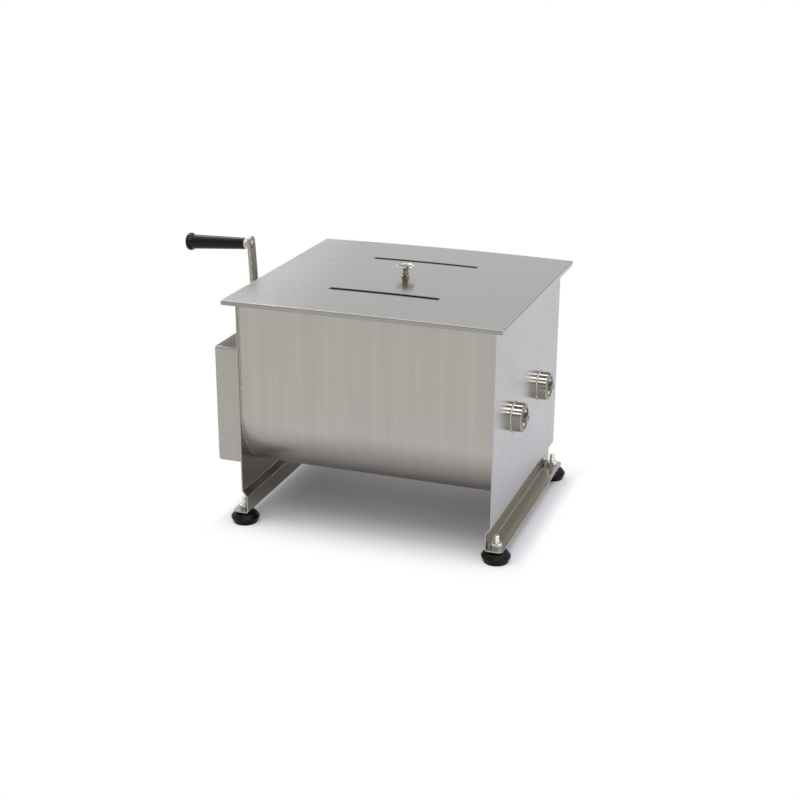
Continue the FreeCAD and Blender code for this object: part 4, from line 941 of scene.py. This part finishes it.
    @staticmethod
    def set_camera(scene, view):
        """The camera stands where the photograph's straight edges put it."""
        y, p, r = (math.radians(a) for a in (view.yaw, view.pitch, view.roll))
        ahead = Vector((-math.sin(y) * math.cos(p), math.cos(y) * math.cos(p), -math.sin(p)))
        right = Vector((math.cos(y), math.sin(y), 0))
        up = right.cross(ahead)
        right, up = (math.cos(r) * right + math.sin(r) * up,
                     -math.sin(r) * right + math.cos(r) * up)
        lens = bpy.data.cameras.new("camera")
        lens.lens = view.lens
        lens.sensor_width = 36
        lens.clip_end = 100
        camera = bpy.data.objects.new("camera", lens)
        turn = Matrix((right, up, -ahead)).transposed().to_4x4()
        camera.matrix_world = Matrix.Translation(view.place) @ turn
        scene.collection.objects.link(camera)
        scene.camera = camera


class MIXER_PT_panel(bpy.types.Panel):
    """Lists the colours, the sizes and the steps that dress the mixer"""

    bl_idname = "MIXER_PT_panel"
    bl_label = "Mixer"
    bl_space_type = "VIEW_3D"
    bl_region_type = "UI"
    bl_category = "Mixer"

    def draw(self, context):
        scene = context.scene
        for group in (scene.mixer_finishes, scene.mixer_welds, scene.mixer_view):
            box = self.layout.box()
            for name in group.__annotations__:
                box.prop(group, name)
        for step in STEPS:
            self.layout.operator(step.bl_idname)


GROUPS = (MixerFinishes, MixerWelds, MixerView)
STEPS = (
    MIXER_OT_sheet_metal,
    MIXER_OT_turned_parts,
    MIXER_OT_inside_parts,
    MIXER_OT_feet,
    MIXER_OT_knob,
    MIXER_OT_crank,
    MIXER_OT_welds,
    MIXER_OT_stage,
)


def register():
    for each in GROUPS + STEPS + (MIXER_PT_panel,):
        bpy.utils.register_class(each)
    bpy.types.Scene.mixer_finishes = PointerProperty(type=MixerFinishes)
    bpy.types.Scene.mixer_welds = PointerProperty(type=MixerWelds)
    bpy.types.Scene.mixer_view = PointerProperty(type=MixerView)


def unregister():
    del bpy.types.Scene.mixer_view
    del bpy.types.Scene.mixer_welds
    del bpy.types.Scene.mixer_finishes
    for each in reversed(GROUPS + STEPS + (MIXER_PT_panel,)):
        bpy.utils.unregister_class(each)


def main():
    register()
    for step in STEPS:
        group, name = step.bl_idname.split(".")
        getattr(getattr(bpy.ops, group), name)()


if __name__ == "__main__":
    main()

▬▬▬▬▬▬▬▬▬▬

What to work on:
Write out, unaltered, the lines from the opening of the listing through the line that includes "self.layout.operator(step.bl_idname)".

Solution to this problem:
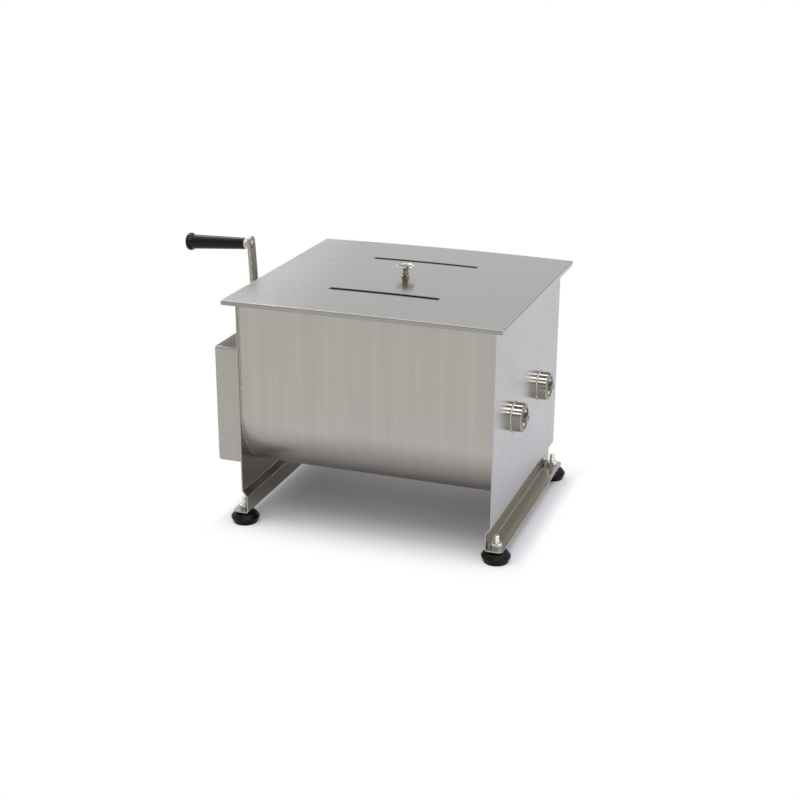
Continue the FreeCAD and Blender code for this object: part 4, from line 941 of scene.py. This part finishes it.
    @staticmethod
    def set_camera(scene, view):
        """The camera stands where the photograph's straight edges put it."""
        y, p, r = (math.radians(a) for a in (view.yaw, view.pitch, view.roll))
        ahead = Vector((-math.sin(y) * math.cos(p), math.cos(y) * math.cos(p), -math.sin(p)))
        right = Vector((math.cos(y), math.sin(y), 0))
        up = right.cross(ahead)
        right, up = (math.cos(r) * right + math.sin(r) * up,
                     -math.sin(r) * right + math.cos(r) * up)
        lens = bpy.data.cameras.new("camera")
        lens.lens = view.lens
        lens.sensor_width = 36
        lens.clip_end = 100
        camera = bpy.data.objects.new("camera", lens)
        turn = Matrix((right, up, -ahead)).transposed().to_4x4()
        camera.matrix_world = Matrix.Translation(view.place) @ turn
        scene.collection.objects.link(camera)
        scene.camera = camera


class MIXER_PT_panel(bpy.types.Panel):
    """Lists the colours, the sizes and the steps that dress the mixer"""

    bl_idname = "MIXER_PT_panel"
    bl_label = "Mixer"
    bl_space_type = "VIEW_3D"
    bl_region_type = "UI"
    bl_category = "Mixer"

    def draw(self, context):
        scene = context.scene
        for group in (scene.mixer_finishes, scene.mixer_welds, scene.mixer_view):
            box = self.layout.box()
            for name in group.__annotations__:
                box.prop(group, name)
        for step in STEPS:
            self.layout.operator(step.bl_idname)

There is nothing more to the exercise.